Die Alfred Kiess GmbH, ein kleines mittelständisches Handwerksunternehmen, das sich auf hochwertigen Innenausbau spezialisiert hat, stellte sich im Rahmen des Forschungsprojektes bi.smart der ambitionierten Aufgabe, ihr erstes smartes Produkt-Service-System zu entwickeln. Mit ca. 50 Mitarbeitern und einer Expertise für individuell zugeschnittene Einzellösungen inklusive Planung und schlüsselfertiger Umsetzung für ein breites Kundenspektrum wagte das Unternehmen den nächsten Schritt der Digitalisierung und befasste sich dabei eingehend mit internen Prozessen und Schnittstellen.
Ein Schwerpunkt war die Entwicklung eines digitalisierten Systems für elektrostatisch ableitfähige Fußböden (ESD-Fußböden) zur Vermeidung von Schäden an elektronischen Bauteilen in industriellen Prozessen. Die Herausforderung bestand insbesondere in der technischen Realisierung einer kontinuierlichen Zustandsüberwachung und Dokumentation der ESD-Böden mittels Sensordatenverarbeitung. Die Auswahl geeigneter Sensoren, die alle Anforderungen an Datenerfassung, Signalübertragung und problemlose Integration in den Boden erfüllen, ohne eine Gefahrenquelle darzustellen, sowie die Wirtschaftlichkeit des Systems bei einer hohen Anzahl von Messstellen stellten dabei die größten Hürden dar.
Bei der Entwicklung neuer Produkte und Marktleistungen ist es wichtig, zunächst den Horizont zu erweitern und grundsätzlich über bisherige Lösungsräume hinauszudenken. Dabei hilft es, alte Denkmuster („Ich bin Schreiner, was geht mich Elektronik an?“) mit neuen Methoden zu überprüfen und Kunden direkt einzubeziehen.
Die Digitalisierung bietet neue Möglichkeiten, Kundenbedürfnisse abzubilden und zu befriedigen. Selbst einfache Produkte wie ESD-Fußböden können smart gestaltet werden, um einen erweiterten Kundennutzen zu generieren.

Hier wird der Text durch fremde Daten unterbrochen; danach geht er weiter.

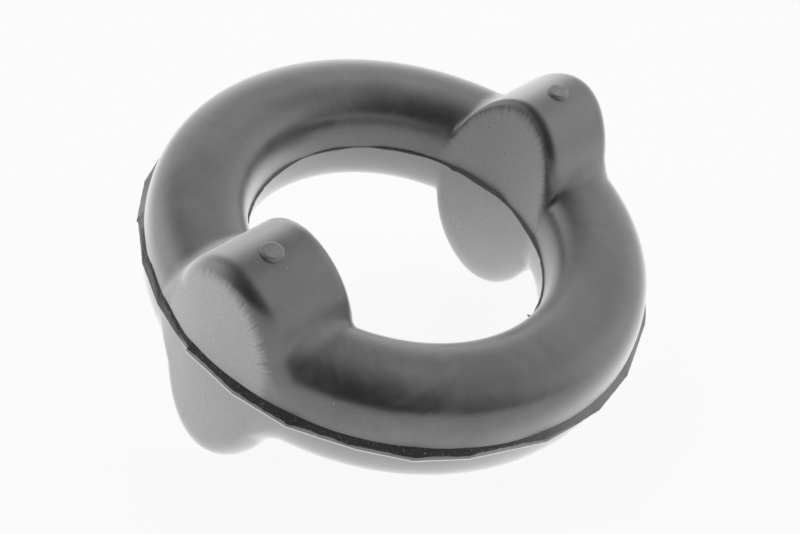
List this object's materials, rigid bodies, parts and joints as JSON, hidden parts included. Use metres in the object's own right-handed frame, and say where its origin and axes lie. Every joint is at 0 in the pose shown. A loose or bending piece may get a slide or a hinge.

Durch die frühzeitige Einbindung von Partnern und die externe Besetzung von Rollen im Entwicklungsprozess kann nicht vorhandenes Know-how für die Digitalisierung kompensiert werden. Dies ist insbesondere für KMU von Bedeutung und ermöglicht die schrittweise Aneignung von Kompetenzen für die Entwicklung smarter Produkt-Service-Systeme.
Das Beispiel der Alfred Kiess GmbH zeigt, dass es sich auch für kleine Unternehmen lohnt, sich neben dem alltäglichen Projektgeschäft im Handwerk Zeit und Arbeit in Innovationen rund um Digitalisierung und die dazu notwendige interne Transformation zu investieren.
Der Alfred Kiess GmbH ist ein entscheidender Schritt in die digitale Zukunft gelungen. Durch den Einsatz kreativer Methoden und die Integration neuer Rollen im Engineering, unterstützt durch die Expertise externer Partner in Sensorik und Datenverarbeitung, konnte das Unternehmen sein erstes smartes Produkt-Service-System entwickeln: einen innovativen ESD-Fußboden. Dieser Schritt zeigt nicht nur das Potenzial der Digitalisierung für das Handwerk, sondern bewahrt auch den Fokus auf das Kerngeschäft. Obwohl sich das System noch im Prototypenstadium befindet, eröffnet es neue Perspektiven für die Produktentwicklung, indem es das Angebot um digitale Dienstleistungen erweitert. Die Erfahrungen aus diesem ganzheitlichen Entwicklungsprozess ermutigen zu einer vertieften Analyse des Potenzials von Produkten und Dienstleistungen über den bisherigen Rahmen hinaus und legen den Grundstein für ein effizienteres, standardisiertes und modularisiertes Vorgehen in der Zukunft.